EU policymakers need to target reducing energy needs to contain prices, says think-tank
Governments in the European Union should quickly approve a package of reforms aimed at deepening emissions reductions in order to help the region avert future spikes in energy prices, according to a leading think-tank.
Gas, power and carbon prices are hitting fresh records in the 27-nation bloc as the economy is rebounding. The surge in the recovery-linked demand has coupled with lower gas imports from Russia and Norway, the region’s number two supplier, drying up storages. At the same time, an EU proposal to toughen climate policies this decade boosted investors’ appetite for emissions permits.
But the soaring prices and high volatility are more than a one-off shock and have more fundamental reasons, according to Simone Tagliapietra and Georg Zachmann, researchers at Bruegel in Brussels. To avoid future disruptions, policy makers should promptly approve and implement a set of draft laws proposed in July to boost the EU carbon-cut goal to at least 55pc by 2030 from 1990 levels.
“The energy supply-demand balance in the EU will be volatile depending on how quickly fossil fuels are phased out and green energy is phased in,” they said in a note.
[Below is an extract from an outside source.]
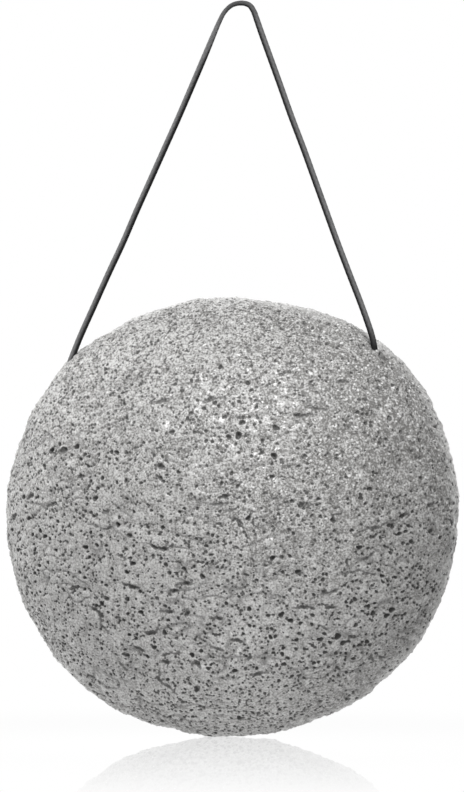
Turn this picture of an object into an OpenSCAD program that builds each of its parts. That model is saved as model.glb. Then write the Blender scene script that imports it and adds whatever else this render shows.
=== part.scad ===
// Konjac face sponge: a half ball of damp, charcoal-grey foam that hangs on a loop of waxed cord.
// Millimetres. The origin is the middle of the cord at the top of its loop, where a hook carries it.
// +X is to the right of someone who faces the dome, +Y points out of the flat back, and +Z is up.

/* [Sponge] */
// Width of the half ball, side to side
sponge_w = 80; // [72:0.5:92]
// Height of the half ball, top to bottom
sponge_h = 77.2; // [70:0.2:90]
// How far the dome stands out in front of the widest section
dome_depth = 30; // [24:0.5:40]
// How far the rounded edge reaches back from the widest section to the flat back
edge_depth = 9; // [6:0.5:14]
// How far the flat back's outline lies inside the outline of the widest section
edge_inset = 9; // [5:0.5:14]

/* [Hanging] */
// Height from the top of the loop down to the middle of the sponge
hang_drop = 90.4; // [84:0.2:110]
// How far the middle of the sponge lies to the left of the top of the loop
hang_offset = 2.55; // [0:0.05:6]
// Angle of the left mouth round the sponge, counted from the right-hand side
left_mouth_angle = 134.8; // [125:0.1:145]
// Angle of the right mouth round the sponge, counted from the right-hand side
right_mouth_angle = 48.9; // [40:0.1:60]
// How far the cord's flexing point stands off the foam at each mouth
mouth_standoff = 0.4; // [0.3:0.05:0.8]
// Radius of the pit that the cord has pressed into the foam at each mouth
mouth_pit_r = 1.2; // [1.1:0.05:2]

/* [Cord] */
// Diameter of the waxed cord
cord_d = 1.05; // [0.8:0.05:1.2]
// Clearance round the cord in its channel through the foam
channel_clearance = 0.05; // [0.03:0.01:0.1]
// Gap between the rounded end of the free cord and the end of the run inside the foam
flex_gap = 0.4; // [0.3:0.05:0.6]
// Turns of cord round the knot
knot_turns = 4; // [3:1:5]
// Length of each cut tail beyond the knot
tail_len = 2; // [1:0.1:4]
// Clearance between the knot's turns and the hollow that it has pressed in the foam
knot_clearance = 0.5; // [0.2:0.1:1]

/* [Hidden] */
$fn = 48;
foam_grey = [0.62, 0.61, 0.59];
cord_charcoal = [0.16, 0.16, 0.17];

// The outline is an ellipse that is a little fuller at its shoulders, above its middle and towards
// the upper right. Each share is the part of the local radius that is added.
shoulder_share = 0.016;
upper_share = 0.005;
lean_share = 0.007;
half_w = sponge_w / 2;
half_h = sponge_h / 2;

// Facets of the foam's shape: steps round the outline, and rings on the dome and on the rounded edge
outline_steps = 60;
dome_rings = 16;
edge_rings = 5;
// Overrun of the cut that makes the back flat
cut_over = 1;
// Where the last ring of the dome lies, as a share of one ring's step from the pole
pole_share = 0.25;

// A half ball hangs level when its widest section lies this far behind the cord. This is the depth of
// the foam's centre of mass in front of the widest section, from the volumes of the dome and the edge.
inner_w = half_w - edge_inset;
inner_h = half_h - edge_inset;
dome_volume = 2 / 3 * half_w * half_h * dome_depth;
dome_moment = half_w * half_h * pow(dome_depth, 2) / 4;
edge_volume = edge_depth * (inner_w * inner_h + (inner_w + inner_h) * edge_inset * PI / 4
    + pow(edge_inset, 2) * 2 / 3);
edge_moment = pow(edge_depth, 2) * (inner_w * inner_h / 2 + (inner_w + inner_h) * edge_inset / 3
    + pow(edge_inset, 2) / 4);
balance_depth = (dome_moment - edge_moment) / (dome_volume + edge_volume);
middle = [-hang_offset, balance_depth, -hang_drop];

function fullness(a) = 1 + shoulder_share * (1 - cos(4 * a)) / 2
    + upper_share * (sin(a) + sin(3 * a)) + lean_share * sin(2 * a);
function outline_r(a) = fullness(a) * half_w * half_h
    / norm([half_h * cos(a), half_w * sin(a)]);

// The mouths lie on the dome where the plane of the cord's loop cuts it
cord_plane_share = sqrt(1 - pow(balance_depth / dome_depth, 2));
function mouth_at(a) = let (r = outline_r(a) * cord_plane_share + mouth_standoff)
    [middle[0] + r * cos(a), 0, middle[2] + r * sin(a)];
left_mouth = mouth_at(left_mouth_angle);
right_mouth = mouth_at(right_mouth_angle);

// The channel runs straight through the foam from mouth to mouth, and the knot sits half way
cord_r = cord_d / 2;
channel = right_mouth - left_mouth;
channel_len = norm(channel);
channel_angle = atan2(channel[0], channel[2]);
run_start = cord_r + flex_gap;
// The knot's turns are pulled tight: they bed a little into each other and into the standing cord
turn_pitch_share = 0.9;
turn_r_share = 0.95;
turn_pitch = cord_d * turn_pitch_share;
turn_r = cord_d * turn_r_share;
knot_len = cord_d + (knot_turns - 1) * turn_pitch;
knot_mid = channel_len / 2;
knot_start = knot_mid - knot_len / 2;
knot_end = knot_mid + knot_len / 2;
hollow_r = turn_r + cord_r + knot_clearance;
// Each tail leaves the knot pulled a little thinner, and a little further out than the turns
tail_r_share = 0.9;
tail_out_share = 1.1;
hollow_half = knot_len / 2 + tail_len;

// Route of the free cord, as [x, z] pairs in the plane y = 0, from above the left mouth up to the top
// of the loop and down to above the right mouth. The feet are the places of the two mouths for which
// the route was chosen: each leg is stretched to meet its own mouth.
left_foot = [-30.23, -62.53];
right_foot = [23.54, -60.49];
left_leg_route = [
    [-28.6, -58.5], [-26.1, -53], [-23.6, -47.5], [-21, -42], [-18.6, -36.5], [-16.1, -31],
    [-13.6, -25.5], [-11.1, -20], [-8.7, -14.5], [-6.5, -9.4], [-4.9, -5.6], [-3.8, -3.1],
    [-2.9, -1.5], [-1.6, -0.35]
];
right_leg_route = [
    [1.4, -0.35], [2.2, -1.4], [2.8, -3], [3.6, -5.3], [4.9, -8.9], [6.9, -14.4], [8.9, -20],
    [11, -25.5], [13, -31], [15, -36.5], [17, -42], [19.1, -47.5], [21.2, -52.9], [22.7, -57.1],
    [23.3, -59.2]
];
function leg(points, foot, mouth) =
    [for (p = points) [p[0] * mouth[0] / foot[0], 0, p[1] * mouth[2] / foot[1]]];
cord_route = concat([left_mouth], leg(left_leg_route, left_foot, left_mouth), [[0, 0, 0]],
    leg(right_leg_route, right_foot, right_mouth), [right_mouth]);

// The cord is swept along a smooth curve through the route's points, with two rings to each span
cord_sides = 8;
span_rings = 2;
// The ends are domed: each cap ring lies at one of these angles towards its tip
cap_angles = [25, 50, 75];

function route_at(i) = cord_route[min(max(i, 0), len(cord_route) - 1)];
function smooth_at(i, t) = (2 * route_at(i) + (route_at(i + 1) - route_at(i - 1)) * t
    + (2 * route_at(i - 1) - 5 * route_at(i) + 4 * route_at(i + 1) - route_at(i + 2)) * pow(t, 2)
    + (3 * route_at(i) - route_at(i - 1) - 3 * route_at(i + 1) + route_at(i + 2)) * pow(t, 3)) / 2;
cord_line = concat(
    [for (i = [0:len(cord_route) - 2], k = [0:span_rings - 1]) smooth_at(i, k / span_rings)],
    [right_mouth]);
function unit(v) = v / norm(v);
function line_way(i) = unit(cord_line[min(i + 1, len(cord_line) - 1)] - cord_line[max(i - 1, 0)]);
function cord_ring(c, way, r) = [for (s = [0:cord_sides - 1]) let (a = 360 * s / cord_sides)
    c + r * (sin(a) * [0, 1, 0] + cos(a) * cross(way, [0, 1, 0]))];
start_way = line_way(0);
end_way = line_way(len(cord_line) - 1);
cord_rings = concat(
    [for (i = [len(cap_angles) - 1:-1:0])
        cord_ring(left_mouth - start_way * cord_r * sin(cap_angles[i]), start_way,
            cord_r * cos(cap_angles[i]))],
    [for (i = [0:len(cord_line) - 1]) cord_ring(cord_line[i], line_way(i), cord_r)],
    [for (a = cap_angles)
        cord_ring(right_mouth + end_way * cord_r * sin(a), end_way, cord_r * cos(a))]);

// Skin over rings of equal count: two triangles to each patch, and a closed cap on either end
module skin(rings) {
    sides = len(rings[0]);
    last = (len(rings) - 1) * sides;
    polyhedron(
        points = [for (ring = rings) each ring],
        faces = concat(
            [[for (s = [0:sides - 1]) s]],
            [for (i = [0:len(rings) - 2], s = [0:sides - 1]) let (n = (s + 1) % sides)
                each [[i * sides + s, (i + 1) * sides + s, i * sides + n],
                    [i * sides + n, (i + 1) * sides + s, (i + 1) * sides + n]]],
            [[for (s = [sides - 1:-1:0]) last + s]]));
}

// Places its children with their own Z along the channel, and zero at the left mouth
module along_channel() {
    translate(left_mouth) rotate([0, channel_angle, 0]) children();
}

function foam_ring(depth, inset, size_share) = [for (s = [0:outline_steps - 1])
    let (a = 360 * s / outline_steps, r = (outline_r(a) - inset) * size_share)
    middle + [r * cos(a), depth, r * sin(a)]];

// Half ball: the dome from near its pole to the widest section, then the rounded edge to the back
module half_ball() {
    dome_step = 90 / dome_rings;
    edge_step = 90 / edge_rings;
    skin(concat(
        [for (i = [dome_rings - pole_share, each [dome_rings - 1:-1:0]])
            foam_ring(-dome_depth * sin(i * dome_step), 0, cos(i * dome_step))],
        [for (i = [1:edge_rings])
            foam_ring(edge_depth * sin(i * edge_step), edge_inset * (1 - cos(i * edge_step)), 1)],
        [foam_ring(edge_depth + cut_over, edge_inset, 1)]));
}

// Sponge: one moulded piece of foam, pierced by the cord's channel, with a hollow for the knot
module sponge_body() {
    color(foam_grey)
    difference() {
        half_ball();
        translate(middle + [-sponge_w, edge_depth, -sponge_h])
            cube([2 * sponge_w, 2 * cut_over, 2 * sponge_h]);
        for (mouth = [left_mouth, right_mouth]) translate(mouth) sphere(r = mouth_pit_r);
        along_channel() {
            cylinder(h = channel_len, r = cord_r + channel_clearance);
            translate([0, 0, knot_mid - hollow_half]) cylinder(h = 2 * hollow_half, r = hollow_r);
        }
    }
}

// Free stretch of the cord: from the left mouth over the hook and back to the right mouth
module hanging_cord() {
    color(cord_charcoal) skin(cord_rings);
}

// Run of the cord inside the foam, from one place along the channel to another
module cord_run(from, to) {
    color(cord_charcoal) along_channel() translate([0, 0, from]) cylinder(h = to - from, r = cord_r);
}
module cord_run_left() cord_run(run_start, knot_start);
module cord_run_right() cord_run(knot_end, channel_len - run_start);

// Knot that joins the cord's two ends half way through the foam: turns laid side by side round the
// standing cord, with one cut tail leaving each end
module cord_knot() {
    color(cord_charcoal) along_channel() {
        translate([0, 0, knot_start]) rotate_extrude() union() {
            square([cord_r, knot_len]);
            for (i = [0:knot_turns - 1])
                translate([turn_r, cord_r + i * turn_pitch]) circle(r = cord_r);
        }
        for (side = [-1, 1])
            translate([side * turn_r * tail_out_share, 0, knot_mid + side * (knot_len / 2 - cord_r)])
                rotate([side < 0 ? 180 : 0, 0, 0]) cylinder(h = tail_len, r = cord_r * tail_r_share);
    }
}

sponge_body();
hanging_cord();
cord_run_left();
cord_run_right();
cord_knot();
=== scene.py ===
import math

import bpy
import numpy as np
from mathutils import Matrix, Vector, kdtree, noise


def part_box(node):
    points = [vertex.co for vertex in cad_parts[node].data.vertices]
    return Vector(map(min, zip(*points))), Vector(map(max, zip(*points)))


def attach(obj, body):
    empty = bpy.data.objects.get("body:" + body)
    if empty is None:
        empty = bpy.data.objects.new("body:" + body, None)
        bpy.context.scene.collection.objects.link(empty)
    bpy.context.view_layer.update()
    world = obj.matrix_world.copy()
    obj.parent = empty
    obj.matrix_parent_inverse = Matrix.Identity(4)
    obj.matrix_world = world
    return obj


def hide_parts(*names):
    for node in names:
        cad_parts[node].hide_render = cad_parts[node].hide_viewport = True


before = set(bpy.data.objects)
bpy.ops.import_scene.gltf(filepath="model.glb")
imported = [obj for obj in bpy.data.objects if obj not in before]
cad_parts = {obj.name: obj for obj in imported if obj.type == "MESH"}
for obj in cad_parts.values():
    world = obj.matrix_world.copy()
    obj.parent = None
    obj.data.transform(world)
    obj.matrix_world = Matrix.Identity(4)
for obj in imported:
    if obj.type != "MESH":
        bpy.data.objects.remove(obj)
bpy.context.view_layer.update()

# Camera. It stands level, a little over a metre away and eight degrees to the right of straight on,
# and looks at the upper part of the foam, so that loop and sponge fill the tall picture.
photo_width, photo_height = 464, 792
camera_turn = math.radians(8)
camera_distance = 1.1
camera_aside, camera_level = -0.0016, -0.069
pixel_size = 0.0001756
film_side = 36
ahead = Vector((-math.sin(camera_turn), math.cos(camera_turn), 0))
aside = Vector((math.cos(camera_turn), math.sin(camera_turn), 0))
upward = Vector((0, 0, 1))
camera_spot = aside * camera_aside + upward * camera_level - ahead * camera_distance

camera_data = bpy.data.cameras.new("photo_camera")
camera_data.sensor_width = film_side
camera_data.lens = film_side * camera_distance / (pixel_size * photo_height)
camera = bpy.data.objects.new("photo_camera", camera_data)
camera.location = camera_spot
camera.rotation_euler = (math.pi / 2, 0, camera_turn)
bpy.context.scene.collection.objects.link(camera)
bpy.context.scene.camera = camera
bpy.context.scene.view_settings.view_transform = "Standard"


# Hanging cord. One length of waxed cord, braided from eight strands round a core, runs up from the
# left mouth in the foam, over the hook and down to the right mouth. Both ends curl into the foam.
# The route is that of the part's own source, in metres, in the upright plane through the mouths.
cord_diameter = 0.00112
left_mouth = (-0.0302285, -0.0625276)
right_mouth = (0.0235427, -0.0604893)
left_leg_route = [
    (-0.0286, -0.0585), (-0.0261, -0.053), (-0.0236, -0.0475), (-0.021, -0.042), (-0.0186, -0.0365),
    (-0.0161, -0.031), (-0.0136, -0.0255), (-0.0111, -0.02), (-0.0087, -0.0145), (-0.0065, -0.0094),
    (-0.0049, -0.0056), (-0.0038, -0.0031), (-0.0029, -0.0015), (-0.0016, -0.00035)
]
right_leg_route = [
    (0.0014, -0.00035), (0.0022, -0.0014), (0.0028, -0.003), (0.0036, -0.0053), (0.0049, -0.0089),
    (0.0069, -0.0144), (0.0089, -0.02), (0.011, -0.0255), (0.013, -0.031), (0.015, -0.0365),
    (0.017, -0.042), (0.0191, -0.0475), (0.0212, -0.0529), (0.0227, -0.0571), (0.0233, -0.0592)
]
tuck_radius = 0.0022
tuck_length = 0.0023
ring_spacing = 0.00012
cord_sides = 24
strands_each_way = 4
braid_pitch = 0.0044
braid_relief = 0.03
crossing_lift = 0.5
end_dome = np.radians([30, 60])
# Lengths along the cord are taken from its left end. Just before the top it is pulled thinner.
thinnest_at, thin_run, thin_share = 0.0692, 0.0055, 0.27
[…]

“Clearer commitments from governments to introduce low-carbon energy sources, for example by financing the necessary infrastructure and committing to substantial carbon prices in all sectors, could help move away from this precarious balance.”
Europe’s benchmark power price traded above €100 per megawatt-hour for the first time, with German electricity prices for next year almost doubling in 2021.
The soaring costs are set to boost bills for millions of businesses and households, posing a big challenge for the EU to garner political support for its transition from brown to green.